◆ **PROBLEM TO WORK ON**
Copy out each line that has "part" in it.

◆ **MATERIAL PROVIDED**
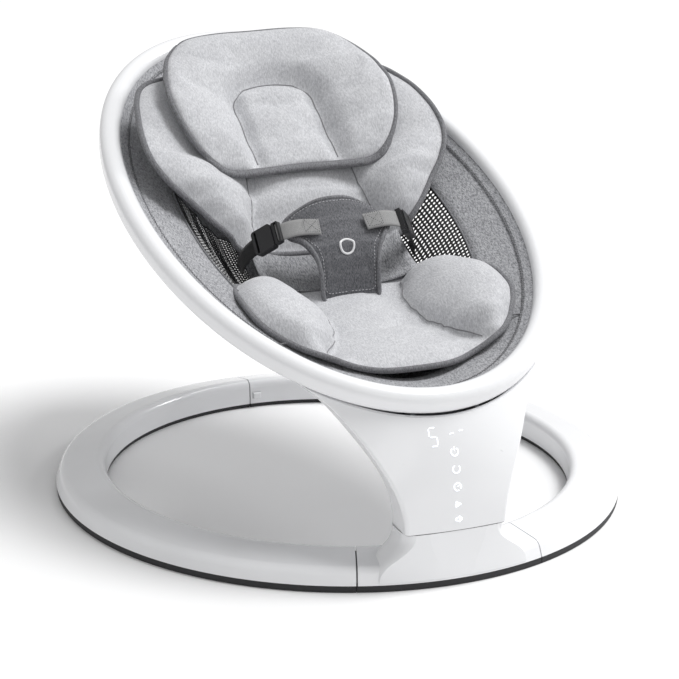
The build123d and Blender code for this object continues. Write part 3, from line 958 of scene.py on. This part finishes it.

---

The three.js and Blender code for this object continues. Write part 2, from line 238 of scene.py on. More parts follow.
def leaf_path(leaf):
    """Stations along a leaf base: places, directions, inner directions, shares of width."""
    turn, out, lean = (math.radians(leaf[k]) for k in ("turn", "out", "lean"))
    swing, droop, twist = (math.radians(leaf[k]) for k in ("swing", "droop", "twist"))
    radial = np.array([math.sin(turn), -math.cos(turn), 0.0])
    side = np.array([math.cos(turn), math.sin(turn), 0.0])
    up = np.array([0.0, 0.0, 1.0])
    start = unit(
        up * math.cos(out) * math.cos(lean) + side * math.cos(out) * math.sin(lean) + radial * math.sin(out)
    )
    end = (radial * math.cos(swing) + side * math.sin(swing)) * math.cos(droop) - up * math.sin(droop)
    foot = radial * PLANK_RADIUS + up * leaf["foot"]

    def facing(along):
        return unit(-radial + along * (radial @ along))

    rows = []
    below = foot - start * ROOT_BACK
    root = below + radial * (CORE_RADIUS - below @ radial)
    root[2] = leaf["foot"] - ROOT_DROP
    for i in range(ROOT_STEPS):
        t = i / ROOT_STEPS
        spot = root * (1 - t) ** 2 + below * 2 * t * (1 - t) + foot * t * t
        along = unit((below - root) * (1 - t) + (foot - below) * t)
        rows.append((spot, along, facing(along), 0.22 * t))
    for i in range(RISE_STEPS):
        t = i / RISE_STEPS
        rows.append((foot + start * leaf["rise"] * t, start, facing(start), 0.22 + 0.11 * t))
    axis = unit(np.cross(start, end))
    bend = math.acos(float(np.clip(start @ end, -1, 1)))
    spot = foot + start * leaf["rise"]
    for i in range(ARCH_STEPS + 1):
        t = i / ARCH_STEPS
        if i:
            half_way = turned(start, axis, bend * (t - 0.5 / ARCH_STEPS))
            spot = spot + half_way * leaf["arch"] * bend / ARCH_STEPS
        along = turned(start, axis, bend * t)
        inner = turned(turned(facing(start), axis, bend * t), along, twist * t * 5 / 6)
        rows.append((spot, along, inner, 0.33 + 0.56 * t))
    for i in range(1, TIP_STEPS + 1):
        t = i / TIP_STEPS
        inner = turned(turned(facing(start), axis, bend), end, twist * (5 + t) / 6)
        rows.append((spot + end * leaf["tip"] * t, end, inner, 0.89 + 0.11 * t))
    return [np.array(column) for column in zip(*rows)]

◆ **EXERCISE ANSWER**
The build123d and Blender code for this object continues. Write part 3, from line 958 of scene.py on. This part finishes it.
The three.js and Blender code for this object continues. Write part 2, from line 238 of scene.py on. More parts follow.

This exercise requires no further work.